Scandic Hotels is another tormented share, which has fallen in the region of 35 percent.
"It was on the list of things to look at in January. It was relatively cheap, and data from the Finnish market in particular was positive in January. But we never get around to buying, and when the coronavirus hit it disappeared from our radar," says Wennberg.
Interest rates have fallen back to extremely low levels in Europe. Before the turmoil erupted, the market had very tight spreads. However, this has changed, according to Elofsson. The spreads have widened by about 1 percent when looking at a generic high-yield index, albeit from a very low level. However, if the course of events surrounding the virus becomes negative there is more downside to go, according to the fund manager.
"High yield is, of course, typically either a slightly more risky business or highly indebted companies, and having high debt is an increased risk. On the other hand, interest rates being so incredibly low puts downward pressure on spreads. What could happen, and will happen if the economy gets worse, is that there will be insolvencies," says Elofsson.
He adds, however, that the low interest rates make it easier for companies to pay off their loans – the most difficult situation is, instead, higher interest rates along with lower cash flows.
Since last autumn, Catella Fonder's fixed income managers have chosen to sell off many of the companies that have functioned a little worse. Instead, they have sought out more stable business models, such as telecoms, food production and the like.
Back to equities.
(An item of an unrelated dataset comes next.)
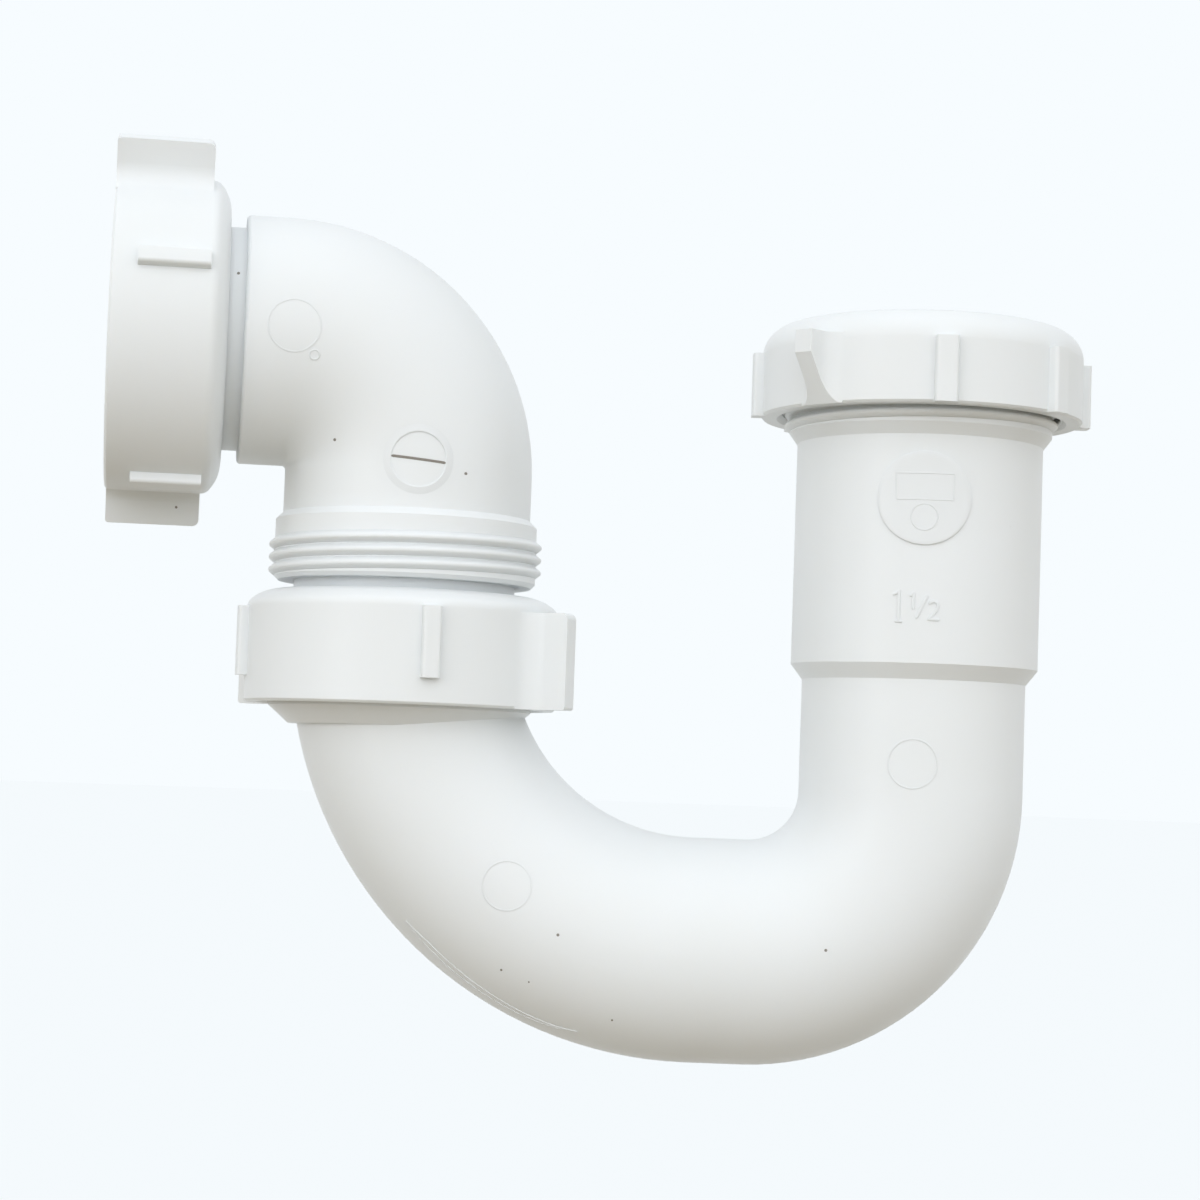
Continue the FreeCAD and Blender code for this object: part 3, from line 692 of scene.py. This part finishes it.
class SINKTRAP_OT_studio(bpy.types.Operator):
    """Set up the pale floor, the soft light all round, one softbox and the camera"""

    bl_idname = "sink_trap.studio"
    bl_label = "Studio"

    def execute(self, context):
        settings = context.scene.sink_trap_studio
        background = linear(settings.background)
        self.add_floor(settings, background)
        self.add_world(settings, background)
        self.add_lamp("left_strip", (-0.72, -0.8, 0.12), (0.3, 0.8), settings.strip)
        self.add_camera()
        context.scene.view_settings.view_transform = "Standard"
        return {"FINISHED"}

    def add_floor(self, settings, background):
        """A plain floor that fades into the background but keeps the trap's shadow."""
        level = CAD_BOX[0][2] - settings.floor_drop
        mesh = bpy.data.meshes.new("floor")
        points = [(0.0, 0.0, 0.0)]
        faces = []
        for radius in FLOOR_RADII:
            for i in range(FLOOR_SIDES):
                angle = 2 * math.pi * i / FLOOR_SIDES
                points.append((radius * math.cos(angle), radius * math.sin(angle), 0.0))
        for i in range(FLOOR_SIDES):
            faces.append((0, 1 + i, 1 + (i + 1) % FLOOR_SIDES))
        for band in range(len(FLOOR_RADII) - 1):
            inner = 1 + band * FLOOR_SIDES
            outer = inner + FLOOR_SIDES
            for i in range(FLOOR_SIDES):
                j = (i + 1) % FLOOR_SIDES
                faces.append((inner + i, outer + i, outer + j, inner + j))
        mesh.from_pydata(points, [], faces)
        floor = bpy.data.objects.new("floor", mesh)
        floor.location = (-0.06, 0.0, level)
        material, tree = new_material("pale_painted_floor")
        if tree:
            seen = self.background_rays(tree)
            paint = add_node(
                tree,
                "ShaderNodeMix",
                {"data_type": "RGBA", 6: linear(FLOOR_BOUNCE), 7: background},
                {0: seen},
            )
            matt = add_node(tree, "ShaderNodeBsdfDiffuse", None, {"Color": paint.outputs[2]})
            glow = add_node(tree, "ShaderNodeEmission", {"Color": background, "Strength": 1.0})
            share = add_node(tree, "ShaderNodeMath", {"operation": "MULTIPLY", 1: FLOOR_GLOW}, {0: seen})
            mix = add_node(
                tree,
                "ShaderNodeMixShader",
                None,
                {0: share.outputs[0], 1: matt.outputs[0], 2: glow.outputs[0]},
            )
            add_node(tree, "ShaderNodeOutputMaterial", None, {"Surface": mix.outputs[0]})
        mesh.materials.append(material)
        bpy.context.scene.collection.objects.link(floor)

    def background_rays(self, tree):
        """Is 1 for the rays that show the background: the camera's, and those that gloss or glass sends on."""
        path = add_node(tree, "ShaderNodeLightPath")
        mirrored = add_node(
            tree,
            "ShaderNodeMath",
            {"operation": "MAXIMUM"},
            {0: path.outputs["Is Glossy Ray"], 1: path.outputs["Is Transmission Ray"]},
        )
        seen = add_node(
            tree,
            "ShaderNodeMath",
            {"operation": "MAXIMUM"},
            {0: mirrored.outputs[0], 1: path.outputs["Is Camera Ray"]},
        )
        return seen.outputs[0]

    def add_world(self, settings, background):
        """Even light from all round, brightest from the front and a little below."""
        world = bpy.data.worlds.new("studio")
        bpy.context.scene.world = world
        world.use_nodes = True
        tree = world.node_tree
        tree.nodes.clear()
        place = add_node(tree, "ShaderNodeTexCoord")
        toward = add_node(
            tree,
            "ShaderNodeVectorMath",
            {"operation": "DOT_PRODUCT", 1: SKY_TOWARD},
            {0: place.outputs["Generated"]},
        )
        share = add_node(
            tree, "ShaderNodeMapRange", {"From Min": -1.0, "From Max": 1.0}, {"Value": toward.outputs["Value"]}
        )
        narrowed = add_node(
            tree, "ShaderNodeMath", {"operation": "POWER", 1: SKY_NARROWING}, {0: share.outputs["Result"]}
        )
        sky = add_node(
            tree,
            "ShaderNodeMix",
            {"data_type": "RGBA", 6: linear(SKY_BACK), 7: linear(SKY_FRONT)},
            {0: narrowed.outputs[0]},
        )
        around = add_node(tree, "ShaderNodeBackground", {"Strength": settings.ambient}, {"Color": sky.outputs[2]})
        backdrop = add_node(tree, "ShaderNodeBackground", {"Color": background, "Strength": 1.0})
        mix = add_node(
            tree,
            "ShaderNodeMixShader",
            None,
            {0: self.background_rays(tree), 1: around.outputs[0], 2: backdrop.outputs[0]},
        )
        add_node(tree, "ShaderNodeOutputWorld", None, {"Surface": mix.outputs[0]})

    def add_lamp(self, name, spot, size, power):
        """A softbox that faces the middle of the trap."""
        light = bpy.data.lights.new(name, "AREA")
        light.shape = "RECTANGLE"
        light.size, light.size_y = size
        light.energy = power
        lamp = bpy.data.objects.new(name, light)
        lamp.location = spot
        middle = Vector((-0.06, 0.0, -0.045))
        lamp.rotation_euler = (middle - Vector(spot)).to_track_quat("-Z", "Y").to_euler()
        bpy.context.scene.collection.objects.link(lamp)

    def add_camera(self):
        """A long lens a little below the middle of the trap, tipped up and rolled as the photograph was."""
        camera = bpy.data.objects.new("camera", bpy.data.cameras.new("camera"))
        camera.data.sensor_width = 36.0
        camera.data.lens = 82.83
        camera.location = Vector((-43.88, -479.33, -68.66)) * MM
        camera.rotation_euler = Euler([math.radians(a) for a in (93.498, -2.029, 1.173)], "XYZ")
        camera.data.clip_start = 0.01
        camera.data.clip_end = 50.0
        bpy.context.scene.collection.objects.link(camera)
        bpy.context.scene.camera = camera


class SINKTRAP_PT_panel(bpy.types.Panel):
    """Lists the steps that finish the trap, and its sizes and colours"""

    bl_label = "Sink Trap"
    bl_space_type = "VIEW_3D"
    bl_region_type = "UI"
    bl_category = "Sink Trap"

    def draw(self, context):
        layout = self.layout
        for group in GROUPS:
            box = layout.box()
            settings = getattr(context.scene, group)
            for name in settings.__annotations__:
                box.prop(settings, name)
        for operator in OPERATORS:
            layout.operator(operator.bl_idname)


GROUPS = {
    "sink_trap_threads": ThreadSizes,
    "sink_trap_marks": MarkSizes,
    "sink_trap_colours": PlasticColours,
    "sink_trap_studio": StudioSettings,
}
OPERATORS = (
    SINKTRAP_OT_moulded_bodies,
    SINKTRAP_OT_collar_threads,
    SINKTRAP_OT_nut_threads,
    SINKTRAP_OT_inlet_marks,
    SINKTRAP_OT_mould_marks,
    SINKTRAP_OT_burnt_flecks,
    SINKTRAP_OT_studio,
)


def register():
    for name, group in GROUPS.items():
        bpy.utils.register_class(group)
        setattr(bpy.types.Scene, name, bpy.props.PointerProperty(type=group))
    for operator in OPERATORS:
        bpy.utils.register_class(operator)
    bpy.utils.register_class(SINKTRAP_PT_panel)


def unregister():
    bpy.utils.unregister_class(SINKTRAP_PT_panel)
    for operator in reversed(OPERATORS):
        bpy.utils.unregister_class(operator)
    for name, group in GROUPS.items():
        delattr(bpy.types.Scene, name)
        bpy.utils.unregister_class(group)


def main():
    """Finishes the whole trap."""
    register()
    bpy.ops.sink_trap.moulded_bodies()
    bpy.ops.sink_trap.collar_threads()
    bpy.ops.sink_trap.nut_threads()
    bpy.ops.sink_trap.inlet_marks()
    bpy.ops.sink_trap.mould_marks()
    bpy.ops.sink_trap.burnt_flecks()
    bpy.ops.sink_trap.studio()
    bpy.context.view_layer.update()


if __name__ == "__main__":
    main()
Is it index investment driving much of the multiple expansion in companies?
"Yes, what has affected markets a lot in recent years is the index flows that account for maybe half of the capital coming in. This is blind capital that affects valuations greatly. At some point it will be good for those who look at valuations, but that could be like trying to stand up against a flood," says Elofsson.
He continues: "Another trend that has continued for a long time is falling interest rates, and looking at multiples without looking at alternative investments is strange. It is possible to justify much higher multiples today because interest rates are so much lower. But at some point, that should calm down," he says.
Thomas Elofsson also points to a third trend that greatly affects valuations: ESG, environmental problems and the like, where investors adapt their portfolios and regulators are in control.
"Anyone watching oil will have seen that although the price of oil went up quite a lot last year, investments in oil companies were very bad business," says Elofsson.